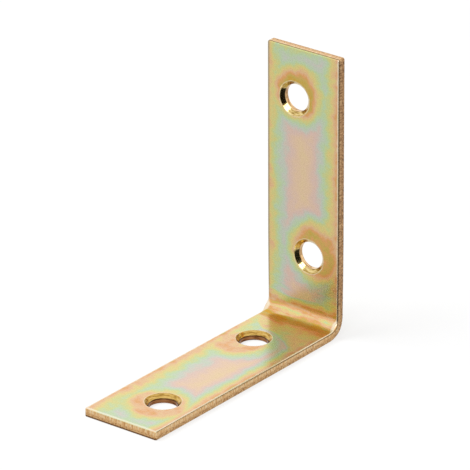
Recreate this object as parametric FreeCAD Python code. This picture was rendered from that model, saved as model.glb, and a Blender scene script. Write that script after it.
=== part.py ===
"""Angle bracket: one strip of sheet steel, punched with four countersunk screw holes and folded once.

The level leg lies on Z = 0 and runs towards -Y, and the upright leg stands at the back, along +Z.
X runs across the strip. The origin is the middle of the footprint, on the base. All sizes are in mm.
"""
import FreeCAD, Part
import math
import os

Vector = FreeCAD.Vector

# The strip and its fold
upright_length = 50.0
level_length = 50.0
strip_width = 14.8
sheet_thickness = 1.5
fold_inner_radius = 2.2

# The screw holes. On each leg one is measured from the outer corner and one from the free end.
hole_diameter = 4.8
countersink_diameter = 6.1
countersink_angle = 90.0
upright_corner_to_hole = 13.2
upright_end_to_hole = 9.1
level_corner_to_hole = 12.5
level_end_to_hole = 9.6

# Neighbouring holes stand to either side of their row, and the row lies a little off the strip's middle.
hole_stagger = 1.5
row_offset = -0.3

# How the edges are left by the shear, the punch and the fold
end_corner_radius = 0.35
rolled_edge = 0.18
broken_edge = 0.08
countersink_lip = 0.12
swell_height = 0.1
swell_length = 3.2

# Where things lie
corner_y = level_length / 2
base_z = 0.0
half_width = strip_width / 2
fold_outer_radius = fold_inner_radius + sheet_thickness
fold_centre = Vector(0, corner_y - fold_outer_radius, base_z + fold_outer_radius)
inner_upright_y = corner_y - sheet_thickness
inner_level_z = base_z + sheet_thickness

upright_holes = [
    (row_offset - hole_stagger, upright_length - upright_end_to_hole),
    (row_offset + hole_stagger, upright_corner_to_hole),
]
level_holes = [
    (row_offset - hole_stagger, level_corner_to_hole),
    (row_offset + hole_stagger, level_length - level_end_to_hole),
]
touching = 1e-4


def arc_of_fold(radius, x):
    """The quarter circle of the fold at this radius, from the upright down to the level leg."""
    middle = Vector(0, math.sin(math.pi / 4), -math.cos(math.pi / 4)) * radius
    start = fold_centre + Vector(x, radius, 0)
    end = fold_centre + Vector(x, 0, -radius)
    return Part.Arc(start, fold_centre + Vector(x, 0, 0) + middle, end).toShape()


def folded_section(x):
    """The strip's section, seen from the side: two straight legs and a true round fold between them."""
    top_z = base_z + upright_length
    end_y = corner_y - level_length
    outer = arc_of_fold(fold_outer_radius, x)
    inner = arc_of_fold(fold_inner_radius, x)
    top_outer = Vector(x, corner_y, top_z)
    top_inner = Vector(x, inner_upright_y, top_z)
    end_outer = Vector(x, end_y, base_z)
    end_inner = Vector(x, end_y, inner_level_z)
    edges = [
        Part.makeLine(top_outer, outer.firstVertex().Point),
        outer,
        Part.makeLine(outer.lastVertex().Point, end_outer),
        Part.makeLine(end_outer, end_inner),
        Part.makeLine(end_inner, inner.lastVertex().Point),
        inner,
        Part.makeLine(inner.firstVertex().Point, top_inner),
        Part.makeLine(top_inner, top_outer),
    ]
    return Part.Face(Part.Wire(Part.__sortEdges__(edges)))


def folded_strip(width):
    """The bare strip, folded, with sharp edges."""
    return folded_section(-width / 2).extrude(Vector(width, 0, 0))


def round_end_corners(strip):
    """Round the four corners of the free ends, seen square on to each leg."""
    top_z = base_z + upright_length
    end_y = corner_y - level_length
    corners = []
    for edge in strip.Edges:
        middle = edge.CenterOfMass
        at_side = abs(abs(middle.x) - half_width) < touching
        through_top = abs(middle.z - top_z) < touching
        through_end = abs(middle.y - end_y) < touching
        if at_side and (through_top or through_end):
            corners.append(edge)
    return strip.makeFillet(end_corner_radius, corners)


def is_inner_skin(face):
    """Whether a face lies on the side of the sheet that the fold closes on."""
    middle = face.CenterOfMass
    if isinstance(face.Surface, Part.Cylinder):
        return abs(face.Surface.Radius - fold_inner_radius) < touching
    on_upright = abs(middle.y - inner_upright_y) < touching
    on_level = abs(middle.z - inner_level_z) < touching
    return on_upright or on_level


def is_outer_skin(face):
    """Whether a face lies on the side of the sheet that meets the timber."""
    middle = face.CenterOfMass
    if isinstance(face.Surface, Part.Cylinder):
        return abs(face.Surface.Radius - fold_outer_radius) < touching
    on_upright = abs(middle.y - corner_y) < touching
    on_level = abs(middle.z - base_z) < touching
    return on_upright or on_level


def outline_of(strip, belongs):
    """The outline of one skin: the edges that only one of its faces has."""
    skin = [edge for face in strip.Faces if belongs(face) for edge in face.Edges]
    return [edge for edge in skin if sum(edge.isSame(other) for other in skin) == 1]


def ease_outlines(strip):
    """Bevel the edge that the shear rolls over on the inner skin, and break the one on the outer skin."""
    rolled = strip.makeChamfer(rolled_edge, outline_of(strip, is_inner_skin))
    return rolled.makeChamfer(broken_edge, outline_of(rolled, is_outer_skin))


def screw_hole(mouth, inward):
    """The space of one countersunk hole, from its mouth on the inner skin through the sheet."""
    hole_radius = hole_diameter / 2
    mouth_radius = countersink_diameter / 2
    cone_depth = (mouth_radius - hole_radius) / math.tan(math.radians(countersink_angle / 2))
    clear = sheet_thickness
    shaft = Part.makeCylinder(hole_radius, sheet_thickness + 2 * clear, mouth - inward * clear, inward)
    cone = Part.makeCone(mouth_radius, hole_radius, cone_depth, mouth, inward)
    return shaft.fuse(cone)


def punch_holes(strip):
    """Cut the two holes of each leg, each countersunk from the inner skin."""
    for x, height in upright_holes:
        mouth = Vector(x, inner_upright_y, base_z + height)
        strip = strip.cut(screw_hole(mouth, Vector(0, 1, 0)))
    for x, reach in level_holes:
        mouth = Vector(x, corner_y - reach, inner_level_z)
        strip = strip.cut(screw_hole(mouth, Vector(0, 0, -1)))
    return strip


def ease_lips(strip):
    """Bevel the lip of each countersink, where the cone meets the inner skin."""
    lips = []
    for edge in strip.Edges:
        round_edge = isinstance(edge.Curve, Part.Circle) and edge.isClosed()
        if round_edge and abs(edge.Curve.Radius - countersink_diameter / 2) < touching:
            lips.append(edge)
    return strip.makeChamfer(countersink_lip, lips)


def side_slab(side):
    """The space along one side edge of the strip, as deep as the sheet is thick, past the swell."""
    depth = sheet_thickness + swell_height
    low_x = min(side * (half_width + swell_height), side * (half_width - sheet_thickness))
    start = Vector(low_x, corner_y - level_length, base_z)
    return Part.makeBox(depth, level_length, upright_length, start)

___

Directive
Output nothing but the number of lines in the data containing the string "that".

Written answer
5